If the Wings walk away from Erne, Perlini and Bowey, that gives the team just short of $3 million to spend on other players, too, and as the salary cap is going to remain at $81.5 million for the next two seasons (at least), every penny counts.
That $32-34 million in cap space goes quickly, and if the Red Wings choose to sign Bertuzzi and Mantha to long-term deals instead of “bridge” contracts.
The Wings need a back-up goaltender, if they can sign an impact defenseman (I don’t believe that Torey Krug has any desire to join the Red Wings, home ties be damned, but there are some players out there that could help reinforce the blueline), the Wings will do so, and they can do the same at forward without negatively affecting their forward depth.

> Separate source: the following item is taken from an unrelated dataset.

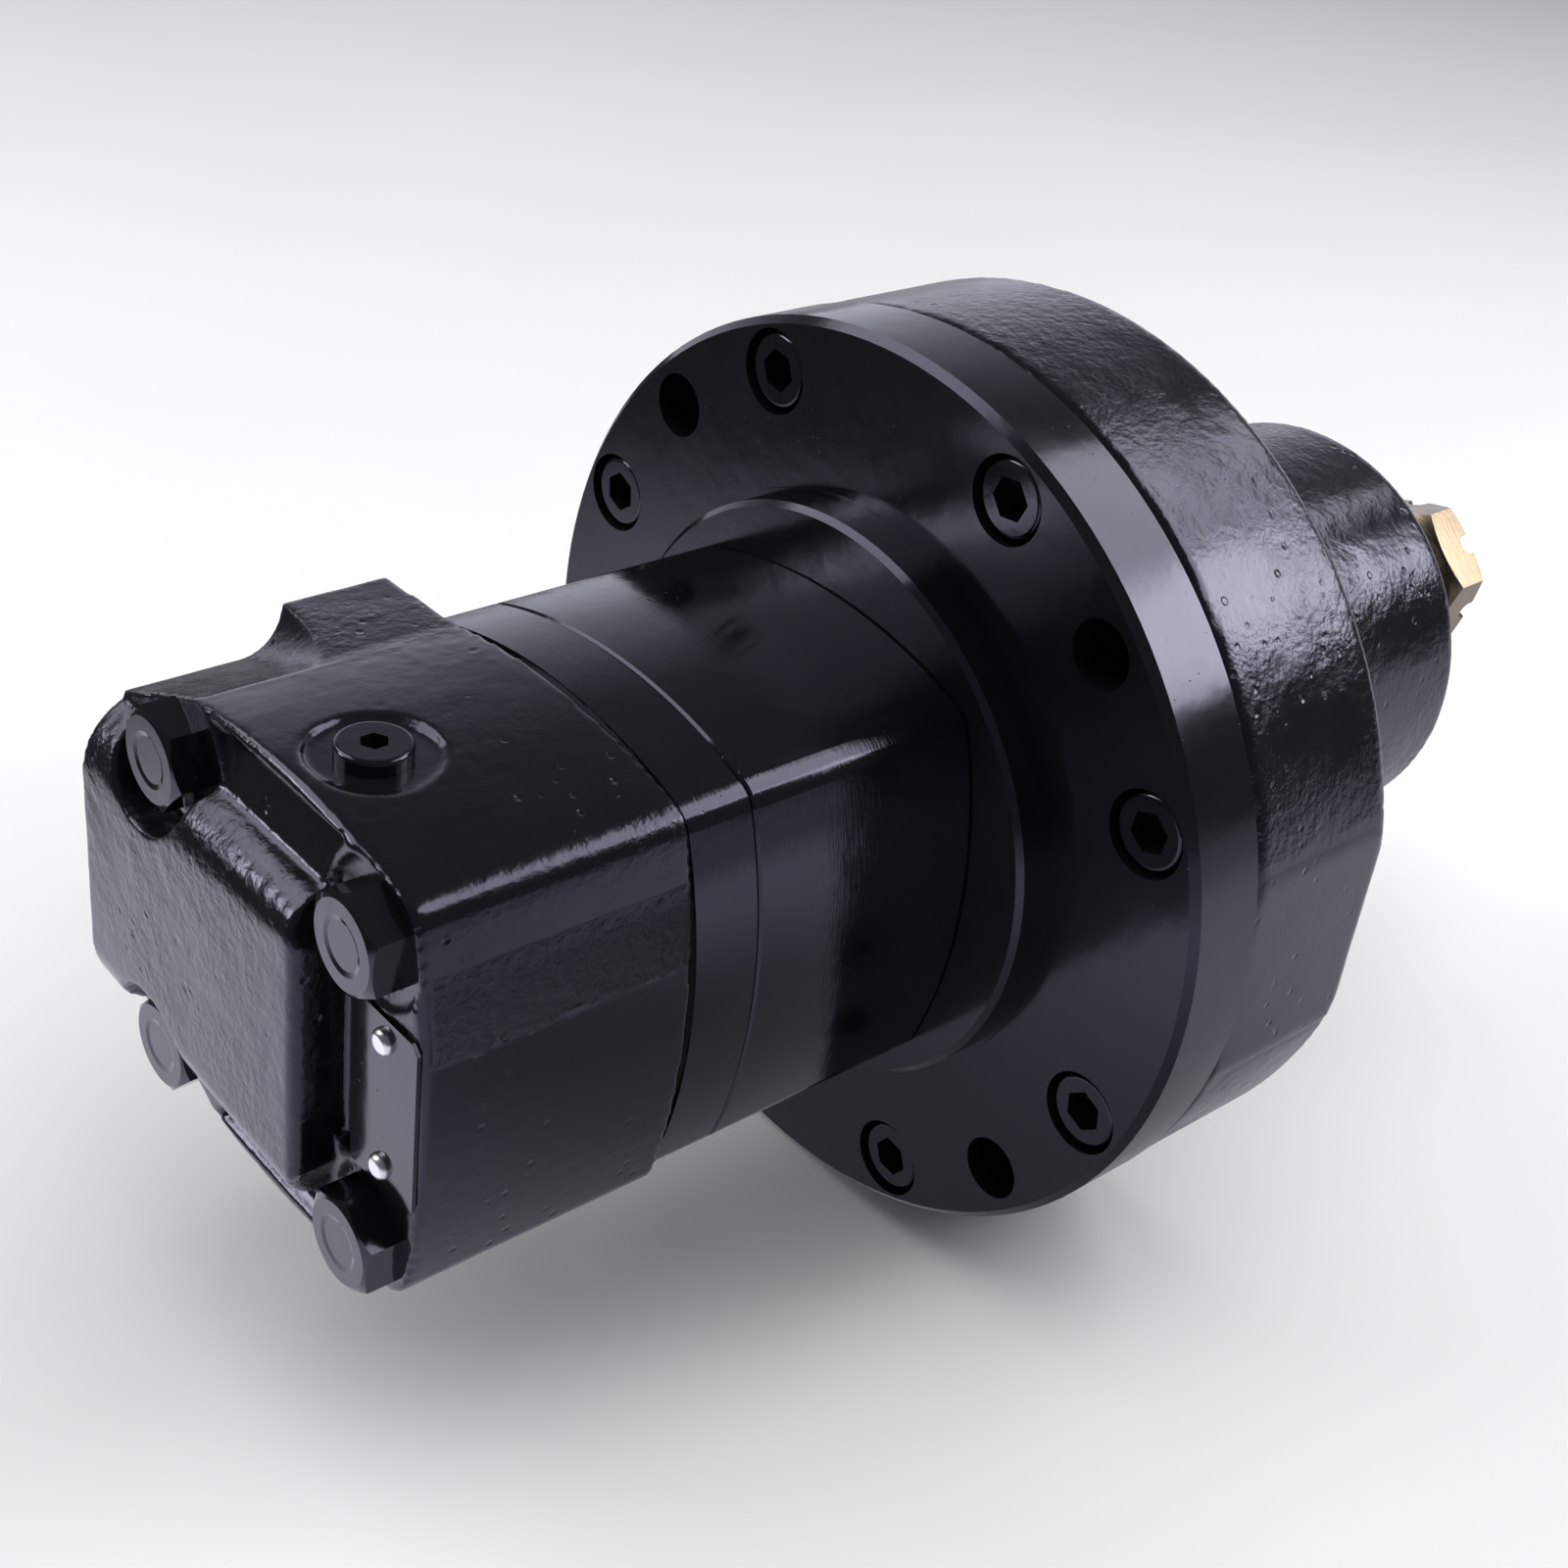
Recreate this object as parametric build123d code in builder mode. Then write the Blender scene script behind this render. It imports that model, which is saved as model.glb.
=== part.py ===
from build123d import *
from math import sin, cos, tan, pi, radians, degrees, sqrt, atan, atan2
import os

os.makedirs("parts", exist_ok=True)

# Orbital hydraulic motor with disc valve, spring-applied brake and tapered
# output shaft.  Frame: origin at the centre of the mounting flange's rear
# face, +X along the shaft towards the output end, +Y towards the port face,
# +Z up.  Millimetres.

# ------------------------------------------------------------ driving sizes
flange_r = 100.0          # mounting flange
flange_t = 18.5
pilot_r = 63.5            # 5 in pilot behind the flange
pilot_len = 8.5
mount_bolt_r = 89.0       # four M16 mounting holes
m16_r = 7.0
clamp_r = 88.6            # eight M10 socket screws
m10_head_r, m10_head_h, m10_r = 8.0, 10.0, 4.96

drum_r, drum_end = 99.6, 60.2         # brake housing drum
drum_flat = 97.0                      # machined flats on both sides
nose_r, nose_end = 50.4, 156.7        # bearing nose
nut_start, nut_end, nut_af = 202.3, 215.0, 36.5

body_hw, body_bulge = 48.6, 113.0     # geroler and valve plate outline
end_bulge = 150.0                     # end housing outline
x_geroler, x_plate, x_cover, x_back = -8.5, -62.8, -79.0, -136.0
hump_x, hump_z = -145.0, 19.5
bolt_pos, bolt_hole_r, bolt_r = 32.8, 6.3, 6.0
port_x, port_z = (-97.5, -120.0), (14.0, -14.0)
port_face = 55.0

roller_pitch, roller_r, ecc = 31.5, 6.2, 2.7   # geroler set, 6 lobes, 7 rollers
lobes = 6
star_gap = 0.06

spl_root, spl_tip = 13.2, 15.3        # internal splines
cavity_r = 33.5                       # valve chamber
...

The issue really is on defense, where the blueline is very crowded, and the youngsters need time to shine, so:
If I were Steve Yzerman, I would thank Madison Bowey for his time and walk away from him.
TL;DR and/or long story short: the Red Wings have five restricted free agents that the team could theoretically walk away from by not submitting qualifying offers to Adam Erne, Brendan Perlini, Christoffer Ehn, Dmytro Timashov and Madison Bowey.
This “play the kids!” Wings fan would suggest that the Red Wings’ management only keep Ehn and Timashov out of the five aforementioned players for the sake of carving out cap space to re-sign Tyler Bertuzzi and Anthony Mantha, affording the Wings a little more space to sign free agents in the NHL’s new “flat cap” world, and, most importantly, letting Erne, Perlini and Bowey go would afford the team more roster space to give younger players larger roles on the 2020-2021 Red Wings.